(Rows from an object dataset)

* START *

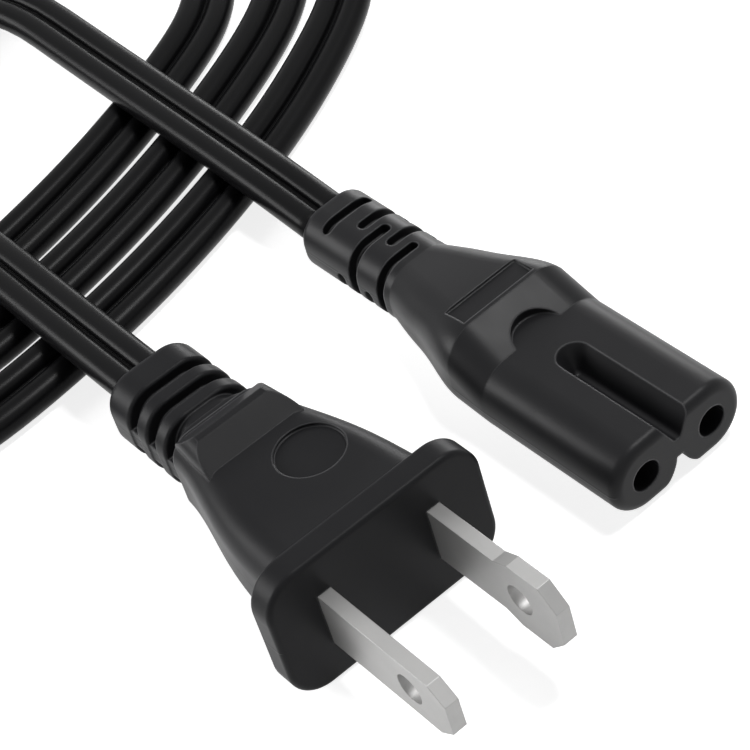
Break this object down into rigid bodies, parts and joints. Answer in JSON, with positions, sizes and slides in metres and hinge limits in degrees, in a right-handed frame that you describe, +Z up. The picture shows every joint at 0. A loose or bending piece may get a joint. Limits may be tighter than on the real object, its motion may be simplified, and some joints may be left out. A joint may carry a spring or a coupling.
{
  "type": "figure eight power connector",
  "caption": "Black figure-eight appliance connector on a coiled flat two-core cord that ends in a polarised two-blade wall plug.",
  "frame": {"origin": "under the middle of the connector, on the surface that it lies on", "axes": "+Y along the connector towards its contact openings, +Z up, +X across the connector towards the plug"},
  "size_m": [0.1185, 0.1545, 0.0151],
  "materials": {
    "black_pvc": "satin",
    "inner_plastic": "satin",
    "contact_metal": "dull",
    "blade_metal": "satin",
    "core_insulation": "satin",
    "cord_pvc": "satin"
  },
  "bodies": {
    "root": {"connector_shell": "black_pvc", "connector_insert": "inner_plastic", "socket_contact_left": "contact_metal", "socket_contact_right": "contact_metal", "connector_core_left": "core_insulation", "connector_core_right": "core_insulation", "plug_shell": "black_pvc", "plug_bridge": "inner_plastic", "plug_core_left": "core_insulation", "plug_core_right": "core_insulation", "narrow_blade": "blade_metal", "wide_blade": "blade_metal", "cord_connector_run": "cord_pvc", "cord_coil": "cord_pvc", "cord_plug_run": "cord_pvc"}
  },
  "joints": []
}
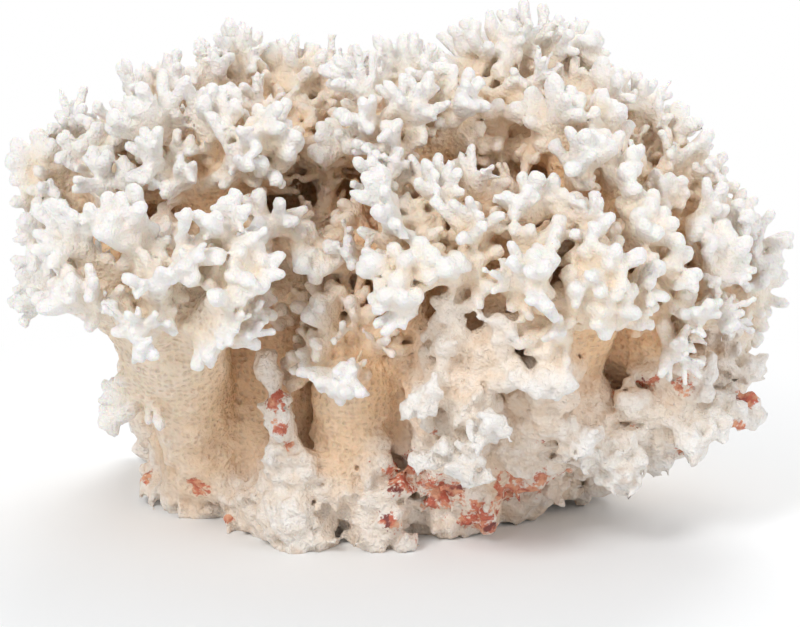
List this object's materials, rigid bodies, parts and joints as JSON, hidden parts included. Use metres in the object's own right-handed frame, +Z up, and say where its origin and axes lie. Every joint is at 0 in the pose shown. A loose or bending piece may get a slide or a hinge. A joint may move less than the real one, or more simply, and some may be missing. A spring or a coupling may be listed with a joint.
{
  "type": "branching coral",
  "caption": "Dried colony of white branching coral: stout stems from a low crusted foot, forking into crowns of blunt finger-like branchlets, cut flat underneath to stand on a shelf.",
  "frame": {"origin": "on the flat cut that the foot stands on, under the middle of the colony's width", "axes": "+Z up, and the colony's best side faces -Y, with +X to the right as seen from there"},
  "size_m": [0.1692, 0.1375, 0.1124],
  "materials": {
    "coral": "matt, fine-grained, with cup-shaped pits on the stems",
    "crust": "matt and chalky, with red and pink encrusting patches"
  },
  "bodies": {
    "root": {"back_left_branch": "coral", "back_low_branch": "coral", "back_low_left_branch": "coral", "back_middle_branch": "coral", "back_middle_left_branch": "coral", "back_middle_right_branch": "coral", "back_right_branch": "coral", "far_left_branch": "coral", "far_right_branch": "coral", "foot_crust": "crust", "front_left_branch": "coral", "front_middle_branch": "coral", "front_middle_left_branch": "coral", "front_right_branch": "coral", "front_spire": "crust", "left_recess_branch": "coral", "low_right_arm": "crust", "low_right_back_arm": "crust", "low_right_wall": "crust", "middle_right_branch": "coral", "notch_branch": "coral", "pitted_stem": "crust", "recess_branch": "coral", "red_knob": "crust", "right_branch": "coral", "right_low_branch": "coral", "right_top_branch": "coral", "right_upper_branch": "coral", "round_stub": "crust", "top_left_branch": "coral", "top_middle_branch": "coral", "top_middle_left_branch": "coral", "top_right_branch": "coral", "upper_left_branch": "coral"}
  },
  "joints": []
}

* END *

**INSTRUCTIONS FOR THE TASK**
Copy out all of the data exactly, leaving nothing out.

**PROBLEM SOLUTION**
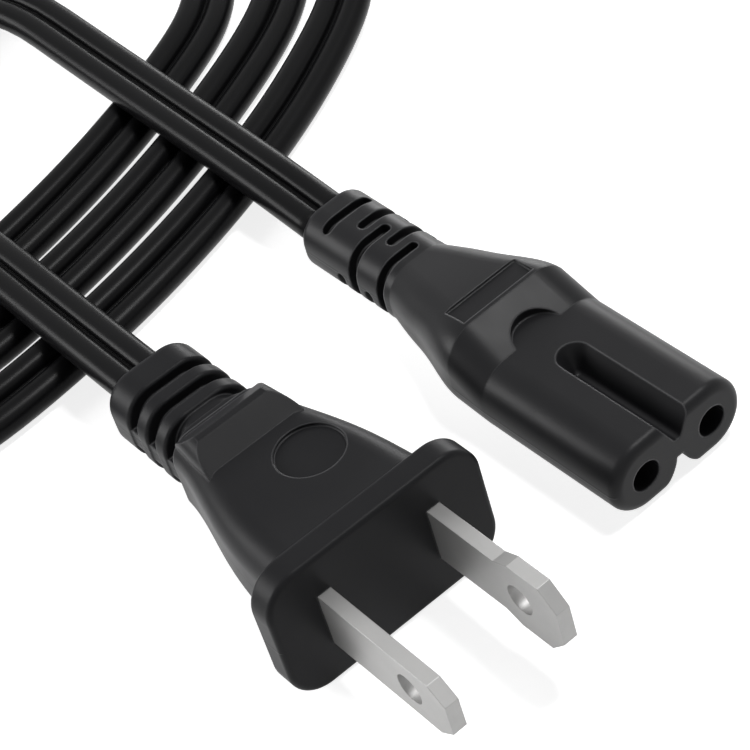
Break this object down into rigid bodies, parts and joints. Answer in JSON, with positions, sizes and slides in metres and hinge limits in degrees, in a right-handed frame that you describe, +Z up. The picture shows every joint at 0. A loose or bending piece may get a joint. Limits may be tighter than on the real object, its motion may be simplified, and some joints may be left out. A joint may carry a spring or a coupling.
{
  "type": "figure eight power connector",
  "caption": "Black figure-eight appliance connector on a coiled flat two-core cord that ends in a polarised two-blade wall plug.",
  "frame": {"origin": "under the middle of the connector, on the surface that it lies on", "axes": "+Y along the connector towards its contact openings, +Z up, +X across the connector towards the plug"},
  "size_m": [0.1185, 0.1545, 0.0151],
  "materials": {
    "black_pvc": "satin",
    "inner_plastic": "satin",
    "contact_metal": "dull",
    "blade_metal": "satin",
    "core_insulation": "satin",
    "cord_pvc": "satin"
  },
  "bodies": {
    "root": {"connector_shell": "black_pvc", "connector_insert": "inner_plastic", "socket_contact_left": "contact_metal", "socket_contact_right": "contact_metal", "connector_core_left": "core_insulation", "connector_core_right": "core_insulation", "plug_shell": "black_pvc", "plug_bridge": "inner_plastic", "plug_core_left": "core_insulation", "plug_core_right": "core_insulation", "narrow_blade": "blade_metal", "wide_blade": "blade_metal", "cord_connector_run": "cord_pvc", "cord_coil": "cord_pvc", "cord_plug_run": "cord_pvc"}
  },
  "joints": []
}
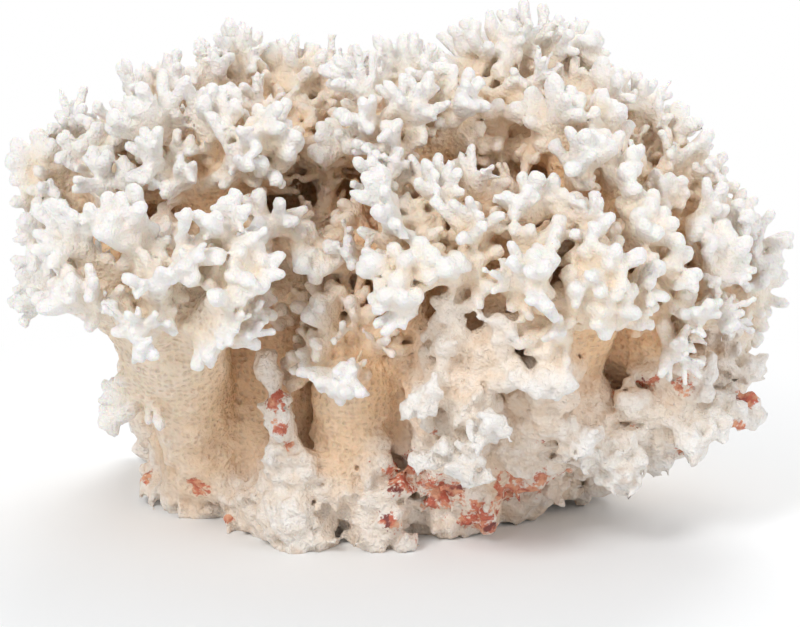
List this object's materials, rigid bodies, parts and joints as JSON, hidden parts included. Use metres in the object's own right-handed frame, +Z up, and say where its origin and axes lie. Every joint is at 0 in the pose shown. A loose or bending piece may get a slide or a hinge. A joint may move less than the real one, or more simply, and some may be missing. A spring or a coupling may be listed with a joint.
{
  "type": "branching coral",
  "caption": "Dried colony of white branching coral: stout stems from a low crusted foot, forking into crowns of blunt finger-like branchlets, cut flat underneath to stand on a shelf.",
  "frame": {"origin": "on the flat cut that the foot stands on, under the middle of the colony's width", "axes": "+Z up, and the colony's best side faces -Y, with +X to the right as seen from there"},
  "size_m": [0.1692, 0.1375, 0.1124],
  "materials": {
    "coral": "matt, fine-grained, with cup-shaped pits on the stems",
    "crust": "matt and chalky, with red and pink encrusting patches"
  },
  "bodies": {
    "root": {"back_left_branch": "coral", "back_low_branch": "coral", "back_low_left_branch": "coral", "back_middle_branch": "coral", "back_middle_left_branch": "coral", "back_middle_right_branch": "coral", "back_right_branch": "coral", "far_left_branch": "coral", "far_right_branch": "coral", "foot_crust": "crust", "front_left_branch": "coral", "front_middle_branch": "coral", "front_middle_left_branch": "coral", "front_right_branch": "coral", "front_spire": "crust", "left_recess_branch": "coral", "low_right_arm": "crust", "low_right_back_arm": "crust", "low_right_wall": "crust", "middle_right_branch": "coral", "notch_branch": "coral", "pitted_stem": "crust", "recess_branch": "coral", "red_knob": "crust", "right_branch": "coral", "right_low_branch": "coral", "right_top_branch": "coral", "right_upper_branch": "coral", "round_stub": "crust", "top_left_branch": "coral", "top_middle_branch": "coral", "top_middle_left_branch": "coral", "top_right_branch": "coral", "upper_left_branch": "coral"}
  },
  "joints": []
}